When Disturbed went on hiatus, there was the question of whether it would be a short break with the members just enjoying some time off or a longer period that would see everyone pursue other projects. Then we got our answer when David Draiman announced a new hard-edged industrial-influenced project called Device.

Draiman teased the disc as being more industrial sounding than his work in Disturbed, and he was definitely right on with that assessment. Much of the band's self-titled debut disc works in industrial elements, with Draiman and the outfit's co-founder Geno Lenardo serving up some electronic effects while keeping things on the harder-edged for Draiman's longtime fan base.

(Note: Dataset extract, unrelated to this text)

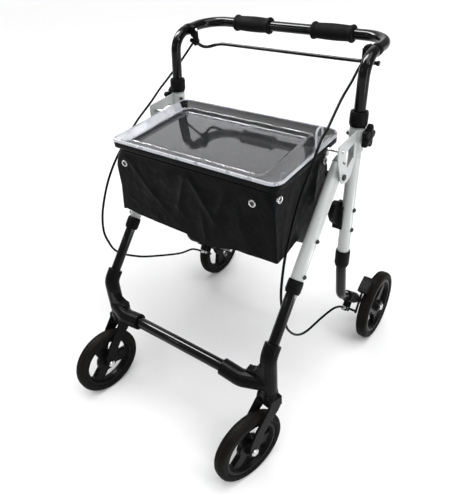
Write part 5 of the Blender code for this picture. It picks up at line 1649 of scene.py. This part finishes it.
class ROLLATOR_OT_cables(bpy.types.Operator):
    """Brake cables in their housings, the adjusters and the bare wires to the shoes"""

    bl_idname = "rollator.cables"
    bl_label = "Brake cables"
    bl_options = {"REGISTER", "UNDO"}

    WIRE_RADIUS = 0.0008
    WIRE_INSIDE = 0.003
    WIRE_STEPS = 12
    # Two heights for bending the cables with the handle's height; nothing here reads them, and the cables are
    # not bent
    BEND_FROM = 0.25
    BEND_TO = 0.74
    BARREL_RADIUS = 0.0046
    BARREL_RIBS = 4
    EAR_HALF = 0.0018
    NUT_RADIUS = 0.0055
    NUT_HEIGHT = 0.005
    HOLE_RADIUS = 0.0012
    HOLE_DEPTH = 0.004

    def execute(self, context):
        for side, sign in SIDES:
            self.cable(side, sign)
            self.adjuster(side, sign)
            self.wire(side, sign)
        return {"FINISHED"}

    def cable(self, side, sign):
        route = [at(sign * x, y, z) for x, y, z in (CABLE_START, *CABLE_ROUTES[side])]
        route.append(rear_run_at(sign, ADJUSTER_FRONT + 0.001, ADJUSTER_DROP, ADJUSTER_X))
        path, length = smooth_route(route, CABLE_RINGS)
        mesh = tube_mesh(side, path, CABLE_RADIUS, sides=14, lip=0.0003)
        made = piece(f"brake_cable_{side}_housing", mesh, "cable_skin", f"brake_cable_{side}", rides=False)
        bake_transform(made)

    def adjuster(self, side, sign):
        length = ADJUSTER_FRONT - ADJUSTER_BACK
        ferrule = ADJUSTER_FRONT - EAR_REACH - self.EAR_HALF
        nut = ADJUSTER_FRONT - EAR_REACH + self.EAR_HALF
        profile = [(0.0022, 0.0), (0.0040, 0.0)]
        for index in range(self.BARREL_RIBS):
            start = 0.0008 + index * ferrule / self.BARREL_RIBS
            profile += [(self.BARREL_RADIUS, start), (self.BARREL_RADIUS, start + 0.0018)]
            profile.append((0.0042, start + 0.0024))
        profile += [
            (self.BARREL_RADIUS, ferrule),
            (ADJUSTER_RADIUS, ferrule),
            (ADJUSTER_RADIUS, nut),
            (self.NUT_RADIUS, nut),
            (self.NUT_RADIUS, nut + self.NUT_HEIGHT),
            (ADJUSTER_RADIUS, nut + self.NUT_HEIGHT),
            (ADJUSTER_RADIUS, length),
            (self.HOLE_RADIUS, length),
            (self.HOLE_RADIUS, length - self.HOLE_DEPTH),
        ]
        front = rear_run_at(sign, ADJUSTER_FRONT, ADJUSTER_DROP, ADJUSTER_X)
        back = rear_run_at(sign, ADJUSTER_BACK, ADJUSTER_DROP, ADJUSTER_X)
        mesh = turned_mesh(side, profile, 0.0002, front, back - front, 30, steps=2)
        piece(f"cable_adjuster_{side}_barrel", mesh, "steel", f"cable_adjuster_{side}")

    def wire(self, side, sign):
        start = rear_run_at(sign, ADJUSTER_BACK + self.WIRE_INSIDE, ADJUSTER_DROP, ADJUSTER_X)
        end = rear_run_at(sign, ANCHOR_REACH, ADJUSTER_DROP, ADJUSTER_X)
        path = [start.lerp(end, index / self.WIRE_STEPS) for index in range(self.WIRE_STEPS + 1)]
        mesh = tube_mesh(side, path, self.WIRE_RADIUS, sides=12, lip=0.0001)
        made = piece(f"brake_wire_{side}", mesh, "steel", rides=False)
        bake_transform(made)


# The bag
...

Right off the bat, the heaviness is evident in 'You Think You Know,' a full-on rocker that feels like a cross between Draiman's past in Disturbed with a little early Nine Inch Nails influence. The track itself is one of the stronger ones on the disc, with Draiman vocally on par as he belts about cynical expectations, singing in one part, "You think you know, but you're horribly blind / You think you know that the story's defined / You think you know, but your heart has gone cold inside."

For fans of Draiman's work in Disturbed, 'Penance' may most closely mirror his previous work. The song does have the electronic backing, but also infuses rhythmic and staccato drumming to accentuate his delivery and there's also a few of his trademark animal grunts in the track. The band follows with 'Vilify,' one of the stronger cuts on the album and a solid choice for the lead single. The track highlights Draiman's vocal dexterity and is the perfect blend of what he's previously done and what's he's trying to accomplish with his new band.

Aside from Draiman's popularity as a member of Disturbed, part of the hype that came with the album is the disc's impressive guest list. One of the finer moments comes as Draiman hooks up with Deep Purple's Glenn Hughes on 'Through It All,' the album closer that feels like a ballad that's been rocked up, but still connects with the proper amount of sentiment. 'Out of Line,' a mid-disc cut, is a standout track with Serj Tankian and Draiman trading worldview commentary to perfection with a little Geezer Butler bass work thrown in for good measure.

Device's cover of the Ozzy Osbourne / Lita Ford classic 'Close My Eyes Forever' features stellar vocal work by both Draiman and special guest Lzzy Hale, but the transition from '80s power ballad to chugging electronic rocker hits a few speed bumps along the way. And 'Opinion' and 'Haze,' tracks featuring Tom Morello and Avenged Sevenfold's M. Shadows, respectively, are definitely solid songs but perhaps not up to the arguably unreasonable expectations that came with those collaborations. It's a bit of a curse and a blessing as the "names" draw listener interest, but some of Device's finest work comes on its guest-free material.

As an artist, Draiman deserves credit for thinking outside of the box and attempting to expand his horizons, and the debut disc definitely provides a solid foundation in place for future Device recordings.